Botanically speaking, Grancy Graybeard is Chionanthus virginicus. The name Chionanthus comes from the Greek words meaning “snow flower.”
It is considered a large shrub or small tree, reaching about 20 feet tall. It often develops a multi-trunk that makes it among the more picturesque trees in the spring landscape.
Grancy Graybeard's stature allows it to be a stand-alone specimen or an accent, but to combine it in a bed with other spring bloomers is like creating a fine piece of artwork.
In the South, it creates unparalleled beauty when combined with Southern Indica azaleas like Pride of Mobile, Formosa or George Lindley Tabor. It would also work with the incredibly colorful Hershey's Red or some native, fiery-orange selections.

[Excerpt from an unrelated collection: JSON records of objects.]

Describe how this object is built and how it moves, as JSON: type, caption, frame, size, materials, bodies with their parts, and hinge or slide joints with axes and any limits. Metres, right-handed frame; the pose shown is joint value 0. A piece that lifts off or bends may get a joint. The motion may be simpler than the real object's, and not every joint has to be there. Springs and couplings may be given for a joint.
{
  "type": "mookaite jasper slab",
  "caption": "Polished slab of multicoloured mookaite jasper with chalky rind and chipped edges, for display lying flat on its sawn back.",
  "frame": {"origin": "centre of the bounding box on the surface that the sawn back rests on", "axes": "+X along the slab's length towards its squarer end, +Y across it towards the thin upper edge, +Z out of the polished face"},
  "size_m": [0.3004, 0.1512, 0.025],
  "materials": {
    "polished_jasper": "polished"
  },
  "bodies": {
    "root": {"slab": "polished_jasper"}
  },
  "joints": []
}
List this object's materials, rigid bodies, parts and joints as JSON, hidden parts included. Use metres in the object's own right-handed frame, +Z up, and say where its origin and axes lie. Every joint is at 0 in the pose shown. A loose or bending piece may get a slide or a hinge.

Grancy Graybeard produces glistening white, fringe-like flowers by the thousands. When backlit by the sun or even hit by nighttime landscape lighting, it can take your breath away.
The flowers are not the only attraction for these native plants. Birds relish the small, blue fruits formed in the summer. The large, oval leaves add another landscape attribute by turning yellow in the fall.
The downside is that these plants are not available in huge quantities. Gardens centers do their part to have them on hand every spring, but they usually don't have enough to meet demand. So if this sounds like a tree you would like to have, go early this season to your garden center.
When you get your tree, plant it right. Choose a site in full sun to partial shade. Plant it in moist, fertile soil that is well drained. Dig the planting hole twice as large as the rootball, but no deeper. The rootball's top should be even with the soil line.
If by some chance you find one available later in the summer, form a 4-inch tall berm outside the rootball area. The berm should be able to hold 5 gallons of water. After planting, water deeply and apply mulch. Remove the berm after the first year.
Once you have a Grancy Graybeard, feed in late winter with an application of a balanced fertilizer like an 8-8-8 at a rate of 1 pound per 100-square feet of planted area (the area from the trunk to just outside the canopy of the tree).
It's great when one of the prettiest trees in the spring landscape is a native. Let's do our part to plant more of them.